Pour son premier long métrage, David Depesseville dépeint avec noirceur et subtilité l’histoire d’une enfance tragique

« J’aime ton sourire : tu es vrai quand tu souris », dit Hélène à Samuel, son voisin de douze ans sur lequel la jeune fille a jeté son dévolu. Ces moments de lumière sur le visage de ce pré-adolescent sont rares dans Astrakan, premier long métrage de David Depesseville. Samuel (Mirko Giannini) est orphelin, placé dans une famille d’accueil du Morvan. Un père  Clément (Bastien Bouillon), une mère, Marie (Jehnny Beth) qui ne seront jamais ses parents. Leurs deux enfants Alexis et Dimitri, qui ne seront jamais ses frères. Des grands-parents (Lisa Hérédia et Paul Blain) qui ne seront jamais les siens. Et un oncle Luc (Théo Costa-Marini) perçu comme une menace bien plus que comme un référent.

Clément et Marie tirent le diable par la queue et ils ont besoin de la pension que les services sociaux leur octroient pour Samuel. Et même si Clément le corrige à la ceinture, il fait des heures supplémentaires pour l’envoyer comme les autres en classe de neige. Et Marie paie la cotisation du club de gym où Samuel s’épanouit. Ils le conduisent même chez un magnétiseur pour essayer de chasser ses démons. Samuel les exaspère ; ils ne le comprennent pas. « Il est cinglé », dit la grand-mère en lui achetant une sucette. Il tache ses slips, refusant d’aller à la selle, et ne s’exprime guère. 

En lisant le synopsis d’Astrakan, on pourrait s’attendre à un drame social, naturaliste, psychologisant. Il n’en est rien. Cette chronique d’une enfance blessée se fait du point de vue de Samuel, sans explication, sans flash-back, conférant à cette belle campagne morvandelle, une opacité étrange.

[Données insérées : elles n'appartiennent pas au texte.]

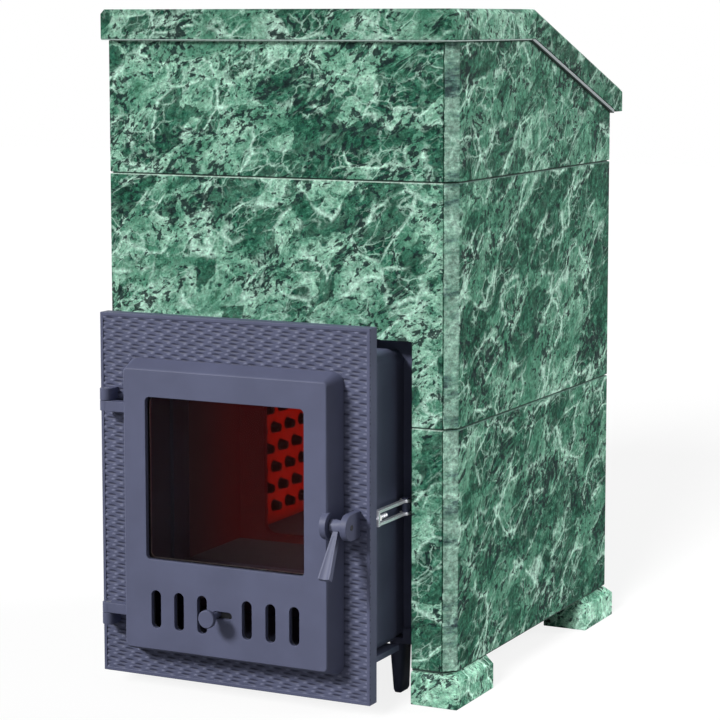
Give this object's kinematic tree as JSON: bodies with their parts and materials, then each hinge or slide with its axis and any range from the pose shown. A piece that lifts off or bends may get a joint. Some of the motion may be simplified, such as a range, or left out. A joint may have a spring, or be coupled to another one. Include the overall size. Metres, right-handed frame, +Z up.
{
  "type": "sauna stove",
  "caption": "Tall sauna stove clad in green stone slabs, with a glazed fire door on a cast tunnel, air slider, lever latch, ash drawer and a steam hatch in the sloping top.",
  "frame": {"origin": "on the floor under the middle of the stove's bounding box", "axes": "+X to the right seen from the fire door, +Y from the door to the back, +Z up"},
  "size_m": [0.668, 0.983, 1.1438],
  "materials": {
    "green_stone": "honed",
    "grey_paint": "satin heat-proof paint",
    "cast_iron": "raw casting",
    "hot_iron": "raw casting lit by the fire",
    "black_steel": "matt black",
    "steel": "plain",
    "glass": "clear ceramic",
    "rope": "knitted glass rope"
  },
  "bodies": {
    "stove": {"front_top": "green_stone", "front_middle": "green_stone", "front_low_left": "green_stone", "front_low_right": "green_stone", "left_top": "green_stone", "left_middle": "green_stone", "left_low": "green_stone", "right_top": "green_stone", "right_middle": "green_stone", "right_low": "green_stone", "back_top": "green_stone", "back_middle": "green_stone", "back_low": "green_stone", "cap_front": "green_stone", "cap_rear": "green_stone", "slope_upper": "green_stone", "slope_lower": "green_stone", "foot_front_left": "green_stone", "foot_front_right": "green_stone", "foot_rear_left": "green_stone", "foot_rear_right": "green_stone", "steel_frame": "steel", "slope_tray": "steel", "hatch_frame": "black_steel", "hatch_pin": "steel", "flue_socket": "black_steel", "firebox_front": "grey_paint", "firebox_shell": "cast_iron", "firebox_roof": "cast_iron", "firebox_base": "cast_iron", "leg_front_left": "cast_iron", "leg_front_right": "cast_iron", "leg_rear_left": "cast_iron", "leg_rear_right": "cast_iron", "hearth": "cast_iron", "inner_mouth": "cast_iron", "studs_left": "hot_iron", "studs_right": "hot_iron", "baffle": "cast_iron", "grate": "cast_iron", "heater_box": "black_steel", "tunnel": "grey_paint", "portal": "grey_paint", "yoke_left": "steel", "yoke_right": "steel", "tie_stud_left": "steel", "tie_stud_right": "steel", "hinge_pin_upper": "steel", "hinge_pin_lower": "steel", "keeper_pin": "steel"},
    "door": {"door": "grey_paint", "door_glass": "glass", "glass_ring": "steel", "door_rope": "rope", "latch_pin": "steel"},
    "handle": {"latch_handle": "grey_paint"},
    "air_slider": {"air_slider": "steel", "air_knob": "grey_paint"},
    "drawer": {"ash_drawer": "black_steel"},
    "hatch": {"hatch_lid": "black_steel"}
  },
  "joints": [
    {"name": "door_hinge", "type": "hinge", "parent": "stove", "child": "door", "pos_m": [-0.228, -0.42847, 0.321], "axis": [0, 0, -1], "range_deg": [0, 110]},
    {"name": "latch", "type": "hinge", "parent": "door", "child": "handle", "pos_m": [0.208, -0.44047, 0.33], "axis": [-1, 0, 0], "range_deg": [-20, 70]},
    {"name": "air_slide", "type": "slide", "parent": "door", "child": "air_slider", "axis": [1, 0, 0], "range_m": [0, 0.0217]},
    {"name": "drawer_slide", "type": "slide", "parent": "stove", "child": "drawer", "axis": [0, -1, 0], "range_m": [0, 0.2]},
    {"name": "hatch_hinge", "type": "hinge", "parent": "stove", "child": "hatch", "pos_m": [0, 0.12184, 1.1358], "axis": [1, 0, 0], "range_deg": [0, 100]}
  ]
}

À cette « douce » France, une noirceur sous-jacente. Le zoo, la ferme, les champs, la rivière, la chambre de Luc, celle d’Hélène, la maison de Clément et Marie, le gymnase, l’école, la montagne, l’église. On passe d’un lieu à l’autre et d’une émotion à autre émotion: la découverte de la sexualité, du cinéma, les petites joies, le chagrin, la jalousie, les peurs. L’univers imaginaire, sensoriel et affectif du jeune garçon se reconstitue, fragmentaire, confus, contradictoire, éveillant, en chacun de nous, le souvenir ancien du pays de l’enfance.

Bouleversant

« J’aime les films qui ont besoin du spectateur pour se remplir », déclare le réalisateur. Son écriture travaille poétiquement la juxtaposition, la répétition, l’écho et l’ellipse. Les médailles d’un champion de ski et celles d’une compétition de gym junior, le corps qui retient la douleur, et l’expulse par le sang, le vomi, l’excrément, la mauvaise haleine. Le lait qui bout et verse, la neige, l’hostie du prêtre, les aubes blanches des communiants. La prière à la Vierge Marie et celle que Samuel dédie en silence à l’autre Marie, sa nourrice, pour qu’elle accepte son amour. L’enfance sacrifiée comme les chatons dans un sac, qu’on assomme contre le mur, l’agneau blanc qu’on égorge en sacrifice, et celui mort-né qu’on écorche, l’astrakan au pelage noir, qui a donné son titre au film.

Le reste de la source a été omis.